On the left-hand side, the real part is cos three 𝜃, whereas the imaginary part is the coefficient of 𝑖. It’s sin three 𝜃. On the right-hand side, the real parts are cos cubed 𝜃 minus three cos 𝜃 sin squared 𝜃. And on the right-hand side — and remember, we’re interested in the coefficient of 𝑖 — we have three cos squared 𝜃 sin 𝜃 minus sin cubed 𝜃. So, comparing the real parts, we see that cos three 𝜃 must be equal to cos cubed 𝜃 minus three cos 𝜃 sin squared 𝜃. And comparing the imaginary parts, we find that sin three 𝜃 equals three cos squared 𝜃 sin 𝜃 minus sin cubed 𝜃.
Now, we could leave these like this, but it’s ideal to express cos three 𝜃 purely in terms of cos and sin three 𝜃 purely in terms of sin. So, we use the well-known trigonometric identity cos squared 𝜃 plus sin squared 𝜃 equals one. And if we rearrange, we find that sin squared 𝜃 is equal to one minus cos squared 𝜃. Distributing these parentheses, and we find that this is equal to cos cubed 𝜃 minus three cos 𝜃 plus three cos cubed 𝜃. And finally, we collect like terms. And we find that cos of three 𝜃 is equal to four cos cubed 𝜃 minus three cos 𝜃.

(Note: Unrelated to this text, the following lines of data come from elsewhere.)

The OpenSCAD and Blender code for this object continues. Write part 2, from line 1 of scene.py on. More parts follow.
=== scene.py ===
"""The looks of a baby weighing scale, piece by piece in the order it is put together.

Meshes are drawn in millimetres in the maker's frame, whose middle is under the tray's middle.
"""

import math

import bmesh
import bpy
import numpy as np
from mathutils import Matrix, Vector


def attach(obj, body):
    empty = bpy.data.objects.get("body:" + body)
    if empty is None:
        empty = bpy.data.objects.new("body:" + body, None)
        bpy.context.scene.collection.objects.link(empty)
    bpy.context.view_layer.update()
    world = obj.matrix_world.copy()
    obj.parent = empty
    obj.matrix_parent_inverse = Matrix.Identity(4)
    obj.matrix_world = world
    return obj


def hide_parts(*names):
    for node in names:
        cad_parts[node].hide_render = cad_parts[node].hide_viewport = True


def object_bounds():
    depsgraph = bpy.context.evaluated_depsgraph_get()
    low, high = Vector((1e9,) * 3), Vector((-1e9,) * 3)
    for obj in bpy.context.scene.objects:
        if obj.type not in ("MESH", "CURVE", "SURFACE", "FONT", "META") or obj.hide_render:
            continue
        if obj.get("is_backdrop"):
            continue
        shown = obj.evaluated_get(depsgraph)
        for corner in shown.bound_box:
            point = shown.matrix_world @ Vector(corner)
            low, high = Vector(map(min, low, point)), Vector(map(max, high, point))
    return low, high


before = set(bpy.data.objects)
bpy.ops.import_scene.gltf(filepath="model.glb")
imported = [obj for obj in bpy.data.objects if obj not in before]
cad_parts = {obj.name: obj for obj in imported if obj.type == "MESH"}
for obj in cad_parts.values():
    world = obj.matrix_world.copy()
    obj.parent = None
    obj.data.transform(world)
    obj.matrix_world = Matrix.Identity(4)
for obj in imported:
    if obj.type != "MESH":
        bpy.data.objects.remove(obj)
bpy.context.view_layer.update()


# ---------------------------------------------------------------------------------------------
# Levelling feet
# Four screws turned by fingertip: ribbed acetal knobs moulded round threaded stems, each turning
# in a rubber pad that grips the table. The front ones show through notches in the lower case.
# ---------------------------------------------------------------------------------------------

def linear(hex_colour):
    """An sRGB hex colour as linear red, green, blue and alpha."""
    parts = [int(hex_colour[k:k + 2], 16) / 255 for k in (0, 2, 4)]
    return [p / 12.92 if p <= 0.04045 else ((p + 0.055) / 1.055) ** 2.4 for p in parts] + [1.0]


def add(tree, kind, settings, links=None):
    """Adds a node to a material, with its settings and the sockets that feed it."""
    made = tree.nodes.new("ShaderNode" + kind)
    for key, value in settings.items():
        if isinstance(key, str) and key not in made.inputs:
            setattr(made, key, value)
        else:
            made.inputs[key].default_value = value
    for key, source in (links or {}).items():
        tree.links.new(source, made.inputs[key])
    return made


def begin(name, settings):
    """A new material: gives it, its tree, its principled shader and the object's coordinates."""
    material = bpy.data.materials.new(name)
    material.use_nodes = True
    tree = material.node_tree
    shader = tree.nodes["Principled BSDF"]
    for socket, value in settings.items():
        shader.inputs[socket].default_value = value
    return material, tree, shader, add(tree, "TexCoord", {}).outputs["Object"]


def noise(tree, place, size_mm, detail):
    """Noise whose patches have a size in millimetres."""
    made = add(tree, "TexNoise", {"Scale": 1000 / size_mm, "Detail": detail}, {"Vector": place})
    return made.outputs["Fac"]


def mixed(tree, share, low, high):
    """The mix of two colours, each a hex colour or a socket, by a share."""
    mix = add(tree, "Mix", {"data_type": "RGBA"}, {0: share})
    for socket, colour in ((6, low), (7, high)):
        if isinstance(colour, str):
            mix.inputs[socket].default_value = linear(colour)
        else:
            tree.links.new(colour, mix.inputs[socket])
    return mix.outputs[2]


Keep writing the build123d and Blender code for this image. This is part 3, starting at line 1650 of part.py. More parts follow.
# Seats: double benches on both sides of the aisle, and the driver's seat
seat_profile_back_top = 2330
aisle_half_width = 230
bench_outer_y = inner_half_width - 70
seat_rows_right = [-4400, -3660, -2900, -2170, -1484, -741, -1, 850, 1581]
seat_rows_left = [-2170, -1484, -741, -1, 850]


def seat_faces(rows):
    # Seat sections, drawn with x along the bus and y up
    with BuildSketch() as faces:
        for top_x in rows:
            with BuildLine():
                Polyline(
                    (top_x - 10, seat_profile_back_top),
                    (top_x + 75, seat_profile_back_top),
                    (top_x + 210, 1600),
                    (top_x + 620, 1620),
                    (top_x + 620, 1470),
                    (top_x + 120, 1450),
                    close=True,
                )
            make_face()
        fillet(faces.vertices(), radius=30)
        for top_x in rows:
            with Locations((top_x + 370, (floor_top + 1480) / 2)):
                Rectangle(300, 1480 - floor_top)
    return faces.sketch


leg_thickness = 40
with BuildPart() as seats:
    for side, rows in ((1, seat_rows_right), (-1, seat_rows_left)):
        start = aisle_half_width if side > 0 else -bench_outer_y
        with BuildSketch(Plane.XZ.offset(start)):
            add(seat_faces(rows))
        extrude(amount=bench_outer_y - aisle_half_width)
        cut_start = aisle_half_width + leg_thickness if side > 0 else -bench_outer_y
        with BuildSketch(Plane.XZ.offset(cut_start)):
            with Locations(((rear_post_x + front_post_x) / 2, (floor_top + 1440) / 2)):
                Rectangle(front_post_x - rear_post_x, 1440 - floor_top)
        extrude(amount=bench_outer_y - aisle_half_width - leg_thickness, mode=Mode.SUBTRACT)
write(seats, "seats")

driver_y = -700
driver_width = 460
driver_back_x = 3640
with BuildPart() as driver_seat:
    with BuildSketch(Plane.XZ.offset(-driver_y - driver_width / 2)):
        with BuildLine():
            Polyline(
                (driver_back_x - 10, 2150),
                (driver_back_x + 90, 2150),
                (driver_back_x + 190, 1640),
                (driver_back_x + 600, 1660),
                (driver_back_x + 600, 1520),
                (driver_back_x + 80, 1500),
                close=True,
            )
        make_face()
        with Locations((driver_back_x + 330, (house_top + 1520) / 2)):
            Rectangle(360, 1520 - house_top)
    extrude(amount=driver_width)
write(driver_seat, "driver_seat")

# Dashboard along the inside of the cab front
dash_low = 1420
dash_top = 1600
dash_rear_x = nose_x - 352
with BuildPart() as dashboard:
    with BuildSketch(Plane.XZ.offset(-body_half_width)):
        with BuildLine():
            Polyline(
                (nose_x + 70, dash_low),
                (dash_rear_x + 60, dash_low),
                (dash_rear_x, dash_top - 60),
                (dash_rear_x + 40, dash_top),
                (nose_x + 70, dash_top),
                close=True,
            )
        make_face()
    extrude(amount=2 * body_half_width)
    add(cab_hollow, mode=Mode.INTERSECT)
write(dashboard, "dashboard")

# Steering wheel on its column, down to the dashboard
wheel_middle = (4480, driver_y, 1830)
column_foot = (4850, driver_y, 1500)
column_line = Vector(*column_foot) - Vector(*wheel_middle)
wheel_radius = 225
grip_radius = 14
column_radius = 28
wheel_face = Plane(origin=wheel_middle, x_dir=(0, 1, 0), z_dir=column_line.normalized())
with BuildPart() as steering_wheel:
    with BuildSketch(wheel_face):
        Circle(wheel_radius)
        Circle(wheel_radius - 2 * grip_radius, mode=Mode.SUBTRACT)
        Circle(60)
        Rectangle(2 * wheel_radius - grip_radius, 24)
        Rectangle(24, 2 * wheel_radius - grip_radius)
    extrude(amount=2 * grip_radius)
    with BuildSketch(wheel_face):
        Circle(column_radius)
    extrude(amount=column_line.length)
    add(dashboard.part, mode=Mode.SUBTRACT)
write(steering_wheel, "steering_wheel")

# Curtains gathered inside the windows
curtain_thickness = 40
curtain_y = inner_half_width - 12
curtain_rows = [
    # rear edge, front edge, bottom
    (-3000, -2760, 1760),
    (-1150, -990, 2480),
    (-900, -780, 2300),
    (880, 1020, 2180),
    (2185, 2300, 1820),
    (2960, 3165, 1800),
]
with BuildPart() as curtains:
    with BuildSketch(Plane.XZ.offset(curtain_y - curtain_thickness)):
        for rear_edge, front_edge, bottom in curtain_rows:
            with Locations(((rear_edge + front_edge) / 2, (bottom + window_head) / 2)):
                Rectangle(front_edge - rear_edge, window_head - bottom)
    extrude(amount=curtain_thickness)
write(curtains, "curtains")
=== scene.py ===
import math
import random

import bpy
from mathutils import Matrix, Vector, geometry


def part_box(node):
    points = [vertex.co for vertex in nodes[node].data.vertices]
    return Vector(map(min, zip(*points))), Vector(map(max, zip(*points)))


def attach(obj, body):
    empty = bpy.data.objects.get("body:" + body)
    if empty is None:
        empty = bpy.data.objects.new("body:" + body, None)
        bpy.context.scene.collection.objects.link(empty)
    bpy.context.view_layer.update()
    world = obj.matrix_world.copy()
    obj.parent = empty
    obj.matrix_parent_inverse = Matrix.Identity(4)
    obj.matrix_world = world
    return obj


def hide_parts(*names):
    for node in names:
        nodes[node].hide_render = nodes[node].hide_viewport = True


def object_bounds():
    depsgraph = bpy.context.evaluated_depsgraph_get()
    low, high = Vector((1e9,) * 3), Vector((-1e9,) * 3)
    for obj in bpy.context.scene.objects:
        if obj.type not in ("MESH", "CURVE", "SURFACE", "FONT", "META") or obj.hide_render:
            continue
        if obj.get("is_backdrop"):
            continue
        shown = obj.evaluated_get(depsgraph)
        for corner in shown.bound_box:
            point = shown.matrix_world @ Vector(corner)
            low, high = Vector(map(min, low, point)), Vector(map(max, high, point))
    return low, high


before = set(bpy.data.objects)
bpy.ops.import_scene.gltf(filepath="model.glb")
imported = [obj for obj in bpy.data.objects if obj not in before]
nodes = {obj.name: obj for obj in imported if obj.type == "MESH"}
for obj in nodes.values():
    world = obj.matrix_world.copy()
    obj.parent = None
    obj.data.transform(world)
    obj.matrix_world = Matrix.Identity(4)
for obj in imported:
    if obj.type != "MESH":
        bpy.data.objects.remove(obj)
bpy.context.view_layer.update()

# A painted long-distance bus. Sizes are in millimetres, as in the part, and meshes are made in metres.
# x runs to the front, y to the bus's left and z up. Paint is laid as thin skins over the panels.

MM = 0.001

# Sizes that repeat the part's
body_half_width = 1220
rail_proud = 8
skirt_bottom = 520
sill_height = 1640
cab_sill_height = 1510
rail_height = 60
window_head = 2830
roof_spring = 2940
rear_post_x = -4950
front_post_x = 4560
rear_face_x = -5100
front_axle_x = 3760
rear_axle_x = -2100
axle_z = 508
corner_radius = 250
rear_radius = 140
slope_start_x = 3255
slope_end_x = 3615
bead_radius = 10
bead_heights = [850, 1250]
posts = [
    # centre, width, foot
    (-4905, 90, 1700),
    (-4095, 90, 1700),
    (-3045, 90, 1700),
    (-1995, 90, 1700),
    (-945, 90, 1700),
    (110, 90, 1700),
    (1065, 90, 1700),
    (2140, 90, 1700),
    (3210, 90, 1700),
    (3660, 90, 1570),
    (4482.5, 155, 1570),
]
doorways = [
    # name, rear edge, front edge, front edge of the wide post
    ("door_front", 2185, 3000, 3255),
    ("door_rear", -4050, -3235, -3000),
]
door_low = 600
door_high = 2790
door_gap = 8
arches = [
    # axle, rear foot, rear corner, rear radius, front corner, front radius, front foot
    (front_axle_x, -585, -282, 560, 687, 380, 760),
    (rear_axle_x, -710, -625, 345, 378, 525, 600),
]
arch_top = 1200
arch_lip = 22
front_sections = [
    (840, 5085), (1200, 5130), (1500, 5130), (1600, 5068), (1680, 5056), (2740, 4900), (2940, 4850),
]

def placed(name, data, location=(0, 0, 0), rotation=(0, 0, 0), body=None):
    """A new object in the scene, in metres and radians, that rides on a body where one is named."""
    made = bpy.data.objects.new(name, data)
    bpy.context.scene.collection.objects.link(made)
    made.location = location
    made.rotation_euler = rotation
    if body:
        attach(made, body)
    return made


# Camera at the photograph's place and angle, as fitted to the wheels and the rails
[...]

Let’s repeat this process for sin three 𝜃. This time, we replace cos squared 𝜃 with one minus sin squared 𝜃. Distributing the parentheses, and this becomes three sin 𝜃 minus three sin cubed 𝜃 minus sin cubed 𝜃, which simplifies to three sin 𝜃 minus four sin cubed 𝜃. And so, we’ve used Euler’s formula to derive a formula for cos three 𝜃 and sin three 𝜃 in terms of sin 𝜃 and cos 𝜃. Cos three 𝜃 is equal to four cos cubed 𝜃 minus three cos 𝜃, whereas sin three 𝜃 is equal to three sin 𝜃 minus four sin cubed 𝜃.